[Start AVAILABLE DATA]

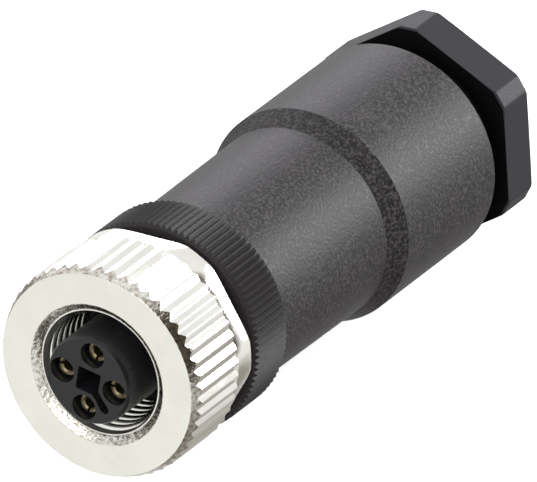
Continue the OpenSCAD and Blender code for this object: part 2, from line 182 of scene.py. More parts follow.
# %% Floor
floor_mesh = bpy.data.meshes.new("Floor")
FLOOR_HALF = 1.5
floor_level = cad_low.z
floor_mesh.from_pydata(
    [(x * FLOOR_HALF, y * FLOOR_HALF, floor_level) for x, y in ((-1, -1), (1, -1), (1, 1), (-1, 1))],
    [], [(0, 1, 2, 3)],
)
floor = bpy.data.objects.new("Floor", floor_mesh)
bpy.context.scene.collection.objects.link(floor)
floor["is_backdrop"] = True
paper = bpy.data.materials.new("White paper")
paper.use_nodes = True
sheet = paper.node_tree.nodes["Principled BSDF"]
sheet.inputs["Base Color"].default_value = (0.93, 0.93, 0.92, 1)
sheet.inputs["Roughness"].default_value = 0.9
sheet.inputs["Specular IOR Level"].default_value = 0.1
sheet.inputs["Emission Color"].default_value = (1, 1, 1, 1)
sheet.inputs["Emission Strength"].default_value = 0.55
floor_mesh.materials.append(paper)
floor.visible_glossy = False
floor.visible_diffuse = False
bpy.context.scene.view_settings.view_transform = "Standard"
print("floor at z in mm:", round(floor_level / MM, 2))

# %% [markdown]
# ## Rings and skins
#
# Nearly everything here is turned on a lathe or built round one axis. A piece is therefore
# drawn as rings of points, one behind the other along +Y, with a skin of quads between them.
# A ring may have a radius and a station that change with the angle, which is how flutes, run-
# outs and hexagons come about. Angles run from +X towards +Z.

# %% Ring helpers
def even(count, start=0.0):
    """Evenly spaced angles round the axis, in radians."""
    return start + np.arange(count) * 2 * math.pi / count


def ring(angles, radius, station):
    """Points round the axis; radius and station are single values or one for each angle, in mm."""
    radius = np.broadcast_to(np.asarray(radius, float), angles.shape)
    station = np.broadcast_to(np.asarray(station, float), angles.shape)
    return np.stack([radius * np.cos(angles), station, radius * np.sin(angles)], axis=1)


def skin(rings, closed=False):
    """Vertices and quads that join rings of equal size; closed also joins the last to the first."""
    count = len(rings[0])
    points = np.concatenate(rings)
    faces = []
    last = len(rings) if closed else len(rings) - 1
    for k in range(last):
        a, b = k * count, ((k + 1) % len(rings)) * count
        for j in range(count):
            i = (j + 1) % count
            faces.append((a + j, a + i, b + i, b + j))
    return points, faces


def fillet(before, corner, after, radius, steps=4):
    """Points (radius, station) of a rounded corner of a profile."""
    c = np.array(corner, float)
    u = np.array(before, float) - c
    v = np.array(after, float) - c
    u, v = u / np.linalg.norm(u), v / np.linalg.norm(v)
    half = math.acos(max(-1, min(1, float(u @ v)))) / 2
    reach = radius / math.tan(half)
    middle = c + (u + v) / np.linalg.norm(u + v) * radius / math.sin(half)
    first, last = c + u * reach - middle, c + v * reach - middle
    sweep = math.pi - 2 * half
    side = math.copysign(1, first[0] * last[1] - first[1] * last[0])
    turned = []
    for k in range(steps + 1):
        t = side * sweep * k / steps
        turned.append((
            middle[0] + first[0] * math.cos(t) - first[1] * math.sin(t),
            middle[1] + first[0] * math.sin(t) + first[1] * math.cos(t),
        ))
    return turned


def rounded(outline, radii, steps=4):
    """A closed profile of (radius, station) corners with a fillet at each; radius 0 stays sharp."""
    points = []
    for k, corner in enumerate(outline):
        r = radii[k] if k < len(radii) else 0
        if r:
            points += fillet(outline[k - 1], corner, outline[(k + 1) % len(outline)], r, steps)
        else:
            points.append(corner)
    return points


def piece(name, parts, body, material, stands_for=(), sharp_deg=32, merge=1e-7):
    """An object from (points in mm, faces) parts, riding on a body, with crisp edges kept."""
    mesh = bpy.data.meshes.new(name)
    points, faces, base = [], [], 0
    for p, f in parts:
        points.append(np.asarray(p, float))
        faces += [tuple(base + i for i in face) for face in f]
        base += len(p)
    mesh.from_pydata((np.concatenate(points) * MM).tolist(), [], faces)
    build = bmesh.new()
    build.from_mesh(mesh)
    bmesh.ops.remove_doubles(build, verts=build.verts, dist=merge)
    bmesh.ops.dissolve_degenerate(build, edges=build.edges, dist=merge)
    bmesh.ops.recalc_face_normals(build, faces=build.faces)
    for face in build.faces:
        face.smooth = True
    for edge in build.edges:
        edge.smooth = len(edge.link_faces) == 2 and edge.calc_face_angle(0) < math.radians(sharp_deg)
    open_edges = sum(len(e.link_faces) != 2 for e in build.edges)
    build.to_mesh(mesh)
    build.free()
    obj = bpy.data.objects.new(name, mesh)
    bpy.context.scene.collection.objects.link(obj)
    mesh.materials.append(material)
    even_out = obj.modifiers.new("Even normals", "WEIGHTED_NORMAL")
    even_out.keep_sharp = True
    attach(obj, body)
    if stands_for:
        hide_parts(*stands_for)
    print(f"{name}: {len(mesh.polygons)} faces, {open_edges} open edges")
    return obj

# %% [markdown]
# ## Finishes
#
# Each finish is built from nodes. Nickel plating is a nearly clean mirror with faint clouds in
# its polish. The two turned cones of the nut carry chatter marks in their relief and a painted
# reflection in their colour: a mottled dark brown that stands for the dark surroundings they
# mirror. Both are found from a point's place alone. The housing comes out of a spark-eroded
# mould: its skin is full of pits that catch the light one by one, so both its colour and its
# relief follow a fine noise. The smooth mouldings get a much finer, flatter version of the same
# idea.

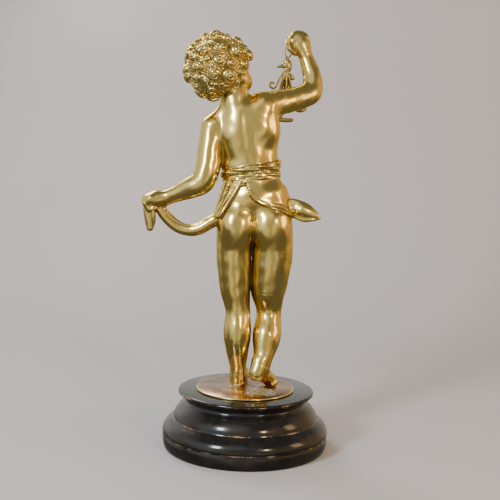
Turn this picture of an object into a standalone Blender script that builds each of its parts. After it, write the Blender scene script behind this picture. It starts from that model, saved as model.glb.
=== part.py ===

[End AVAILABLE DATA]

▶ EXERCISE REQUIREMENTS:
Each line of the material must be restated exactly.

▶ RESPONSE TO THIS TASK:
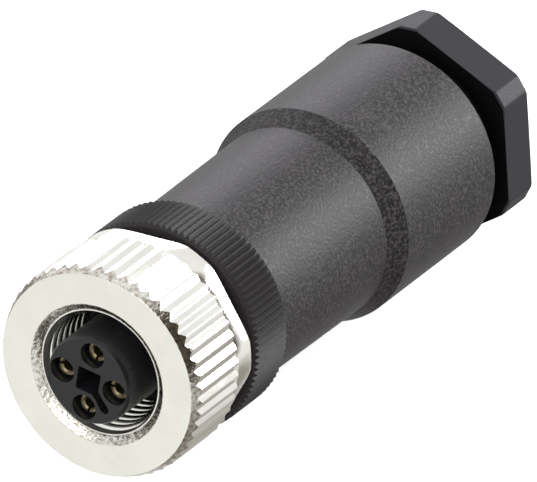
Continue the OpenSCAD and Blender code for this object: part 2, from line 182 of scene.py. More parts follow.
# %% Floor
floor_mesh = bpy.data.meshes.new("Floor")
FLOOR_HALF = 1.5
floor_level = cad_low.z
floor_mesh.from_pydata(
    [(x * FLOOR_HALF, y * FLOOR_HALF, floor_level) for x, y in ((-1, -1), (1, -1), (1, 1), (-1, 1))],
    [], [(0, 1, 2, 3)],
)
floor = bpy.data.objects.new("Floor", floor_mesh)
bpy.context.scene.collection.objects.link(floor)
floor["is_backdrop"] = True
paper = bpy.data.materials.new("White paper")
paper.use_nodes = True
sheet = paper.node_tree.nodes["Principled BSDF"]
sheet.inputs["Base Color"].default_value = (0.93, 0.93, 0.92, 1)
sheet.inputs["Roughness"].default_value = 0.9
sheet.inputs["Specular IOR Level"].default_value = 0.1
sheet.inputs["Emission Color"].default_value = (1, 1, 1, 1)
sheet.inputs["Emission Strength"].default_value = 0.55
floor_mesh.materials.append(paper)
floor.visible_glossy = False
floor.visible_diffuse = False
bpy.context.scene.view_settings.view_transform = "Standard"
print("floor at z in mm:", round(floor_level / MM, 2))

# %% [markdown]
# ## Rings and skins
#
# Nearly everything here is turned on a lathe or built round one axis. A piece is therefore
# drawn as rings of points, one behind the other along +Y, with a skin of quads between them.
# A ring may have a radius and a station that change with the angle, which is how flutes, run-
# outs and hexagons come about. Angles run from +X towards +Z.

# %% Ring helpers
def even(count, start=0.0):
    """Evenly spaced angles round the axis, in radians."""
    return start + np.arange(count) * 2 * math.pi / count


def ring(angles, radius, station):
    """Points round the axis; radius and station are single values or one for each angle, in mm."""
    radius = np.broadcast_to(np.asarray(radius, float), angles.shape)
    station = np.broadcast_to(np.asarray(station, float), angles.shape)
    return np.stack([radius * np.cos(angles), station, radius * np.sin(angles)], axis=1)


def skin(rings, closed=False):
    """Vertices and quads that join rings of equal size; closed also joins the last to the first."""
    count = len(rings[0])
    points = np.concatenate(rings)
    faces = []
    last = len(rings) if closed else len(rings) - 1
    for k in range(last):
        a, b = k * count, ((k + 1) % len(rings)) * count
        for j in range(count):
            i = (j + 1) % count
            faces.append((a + j, a + i, b + i, b + j))
    return points, faces


def fillet(before, corner, after, radius, steps=4):
    """Points (radius, station) of a rounded corner of a profile."""
    c = np.array(corner, float)
    u = np.array(before, float) - c
    v = np.array(after, float) - c
    u, v = u / np.linalg.norm(u), v / np.linalg.norm(v)
    half = math.acos(max(-1, min(1, float(u @ v)))) / 2
    reach = radius / math.tan(half)
    middle = c + (u + v) / np.linalg.norm(u + v) * radius / math.sin(half)
    first, last = c + u * reach - middle, c + v * reach - middle
    sweep = math.pi - 2 * half
    side = math.copysign(1, first[0] * last[1] - first[1] * last[0])
    turned = []
    for k in range(steps + 1):
        t = side * sweep * k / steps
        turned.append((
            middle[0] + first[0] * math.cos(t) - first[1] * math.sin(t),
            middle[1] + first[0] * math.sin(t) + first[1] * math.cos(t),
        ))
    return turned


def rounded(outline, radii, steps=4):
    """A closed profile of (radius, station) corners with a fillet at each; radius 0 stays sharp."""
    points = []
    for k, corner in enumerate(outline):
        r = radii[k] if k < len(radii) else 0
        if r:
            points += fillet(outline[k - 1], corner, outline[(k + 1) % len(outline)], r, steps)
        else:
            points.append(corner)
    return points


def piece(name, parts, body, material, stands_for=(), sharp_deg=32, merge=1e-7):
    """An object from (points in mm, faces) parts, riding on a body, with crisp edges kept."""
    mesh = bpy.data.meshes.new(name)
    points, faces, base = [], [], 0
    for p, f in parts:
        points.append(np.asarray(p, float))
        faces += [tuple(base + i for i in face) for face in f]
        base += len(p)
    mesh.from_pydata((np.concatenate(points) * MM).tolist(), [], faces)
    build = bmesh.new()
    build.from_mesh(mesh)
    bmesh.ops.remove_doubles(build, verts=build.verts, dist=merge)
    bmesh.ops.dissolve_degenerate(build, edges=build.edges, dist=merge)
    bmesh.ops.recalc_face_normals(build, faces=build.faces)
    for face in build.faces:
        face.smooth = True
    for edge in build.edges:
        edge.smooth = len(edge.link_faces) == 2 and edge.calc_face_angle(0) < math.radians(sharp_deg)
    open_edges = sum(len(e.link_faces) != 2 for e in build.edges)
    build.to_mesh(mesh)
    build.free()
    obj = bpy.data.objects.new(name, mesh)
    bpy.context.scene.collection.objects.link(obj)
    mesh.materials.append(material)
    even_out = obj.modifiers.new("Even normals", "WEIGHTED_NORMAL")
    even_out.keep_sharp = True
    attach(obj, body)
    if stands_for:
        hide_parts(*stands_for)
    print(f"{name}: {len(mesh.polygons)} faces, {open_edges} open edges")
    return obj

# %% [markdown]
# ## Finishes
#
# Each finish is built from nodes. Nickel plating is a nearly clean mirror with faint clouds in
# its polish. The two turned cones of the nut carry chatter marks in their relief and a painted
# reflection in their colour: a mottled dark brown that stands for the dark surroundings they
# mirror. Both are found from a point's place alone. The housing comes out of a spark-eroded
# mould: its skin is full of pits that catch the light one by one, so both its colour and its
# relief follow a fine noise. The smooth mouldings get a much finer, flatter version of the same
# idea.

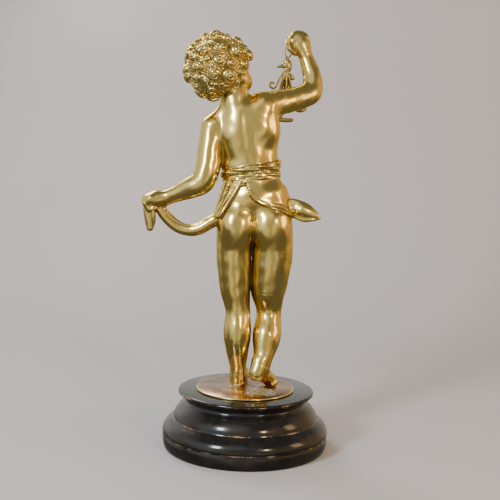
Turn this picture of an object into a standalone Blender script that builds each of its parts. After it, write the Blender scene script behind this picture. It starts from that model, saved as model.glb.
=== part.py ===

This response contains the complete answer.